Paris Notre-Dame – Une consultation nationale, sous l’égide du Comité consultatif national d’éthique (CCNE), un site internet pour recueillir les avis des citoyens… Le gouvernement a souhaité que le débat soit largement ouvert sur ces questions de société. Est-ce une bonne chose ?

P. Brice de Malherbe – Le mérite de cette méthode est de faire prendre conscience à l’ensemble des Français qu’il y a là un enjeu central pour la société. Il ne s’agit pas simplement de décisions ponctuelles, afin de répondre à des questions qui concernent certains individus, mais bien de choix de société, qui touchent à la vision même de l’homme et à la manière dont on pense les relations entre les personnes. La limite de cette consultation est qu’il faudra dépasser le débat d’opinion, au sens d’une opinion qui ne serait ni réfléchie, ni fondée. Tout le monde n’est pas au fait de ces questions qui, dans les sondages, sont souvent représentées de manière binaire.

P. N.-D. – Le sondage publié par La Croix [1] montre qu’en quelques années, les mentalités ont profondément changé, même parmi les catholiques, en faveur d’une plus grande ouverture. Comment l’analysez-vous ?

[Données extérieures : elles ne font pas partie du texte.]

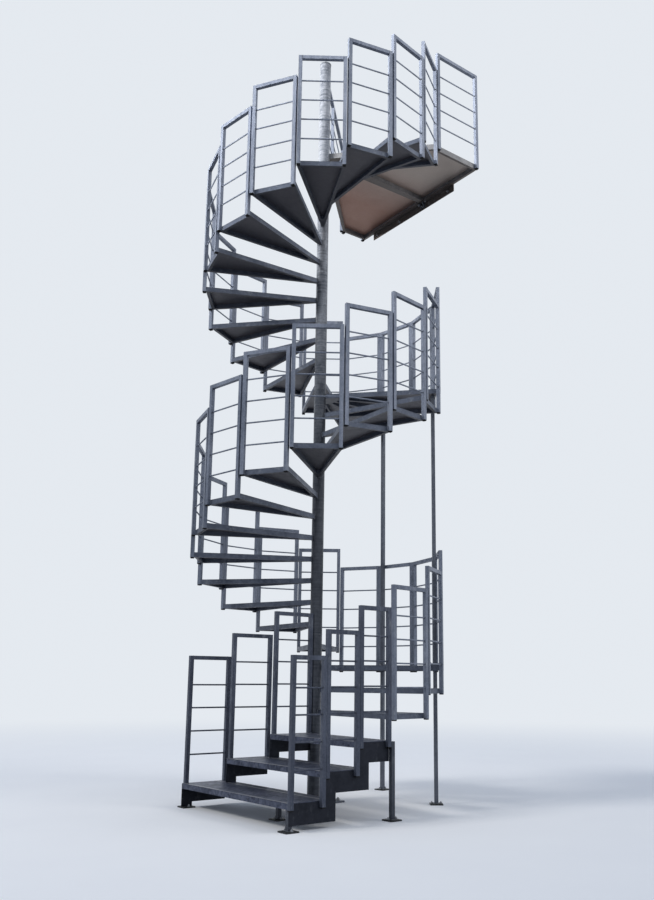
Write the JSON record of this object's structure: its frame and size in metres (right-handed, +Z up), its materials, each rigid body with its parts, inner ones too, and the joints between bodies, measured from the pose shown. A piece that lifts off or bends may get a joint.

B. M. – Sur la question de la fin de vie, les chiffres n’ont pas varié. Une grande majorité de la population s’était déjà prononcée en faveur de l’euthanasie. Ce qui peut s’expliquer quand on considère l’insistance de certaines associations et des médias à dire que l’ouverture sur cette question est une bonne chose. C’est là où on voit les limites de l’exercice. Est-ce que les gens qui répondent à ces sondages ont pris le temps de considérer tous les éléments en jeu derrière ces décisions ? Je m’interroge notamment, en tant que prêtre, sur les réponses des catholiques par rapport à la GPA. Notre foi est à la source d’un humanisme qui s’oppose à ce qu’on puisse faire entrer des êtres humains dans une logique contractuelle et commerciale.

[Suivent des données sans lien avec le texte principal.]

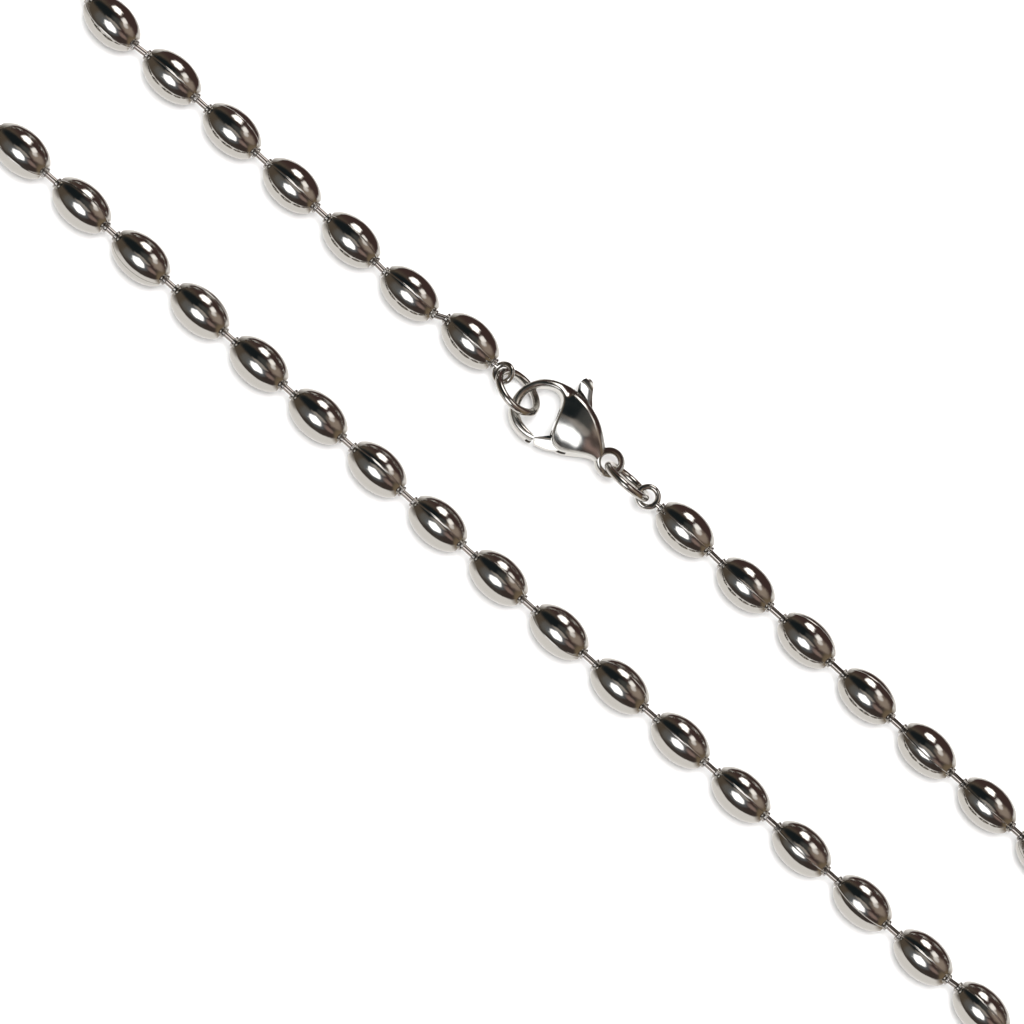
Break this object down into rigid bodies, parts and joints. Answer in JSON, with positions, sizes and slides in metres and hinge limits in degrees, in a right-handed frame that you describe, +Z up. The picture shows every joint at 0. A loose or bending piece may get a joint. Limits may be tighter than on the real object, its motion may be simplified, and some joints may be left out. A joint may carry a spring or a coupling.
{
  "type": "ball chain necklace",
  "caption": "Polished steel necklace of oval hollow beads joined by short wires, closed by a lobster clasp with a spring lever between two jump rings.",
  "frame": {"origin": "on the surface it lies on, under the middle of the whole loop", "axes": "+X along the two long strands, from the clasp's hook towards its eye; +Y across them, from the far strand to the strand with the clasp; +Z up from the surface"},
  "size_m": [0.2281, 0.0416, 0.0049],
  "materials": {
    "steel": "polished stainless steel"
  },
  "bodies": {
    "necklace": {"beads": "steel", "links": "steel", "end_loop_left": "steel", "end_loop_right": "steel", "ring_hook": "steel", "ring_eye": "steel", "clasp_body": "steel", "clasp_pin": "steel"},
    "lever": {"clasp_lever": "steel"}
  },
  "joints": [
    {"name": "lever_hinge", "type": "hinge", "parent": "necklace", "child": "lever", "pos_m": [-0.00209, 0.00761, 0.00195], "axis": [0, 0, -1], "range_deg": [0, 24], "stiffness_Nm_per_rad": 0.01, "springref_deg": -17.19}
  ]
}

P. N.-D. – L’Église a-t-elle une voix singulière à faire entendre sur ces questions ?

B. M. – Elle est dans son rôle quand elle souligne les enjeux liés à ces questions. Que ce soit dans le domaine de la filiation, ou concernant la présence de plus en plus importante dans notre vie quotidienne des machines et de la robotique, la question est bien celle-ci : l’homme va-t-il désormais entrer dans le circuit commercial ? Dès les années 1970, le philosophe Jean Baudrillard écrivait que le corps deviendrait le premier objet de consommation. Or, qui touche au corps touche à la personne. L’autre enjeu est d’être tenté de penser les relations humaines en termes de contrat. C’est flagrant sur la question de la GPA. Or, réduire la relation humaine à un contrat – ce qui peut être la tendance du droit anglo-saxon –, c’est oublier que dans une relation entre deux personnes, il y a toujours un tiers impliqué. De ce point de vue, le terme biblique d’alliance est préférable. Alors que dans un contrat, dont il suffit de suivre les clauses, on réduit l’interrogation de la conscience morale et on tend à gommer la dignité humaine, la notion d’alliance, comme lien social, permet d’englober la totalité des personnes, dans leur unité corporelle et spirituelle.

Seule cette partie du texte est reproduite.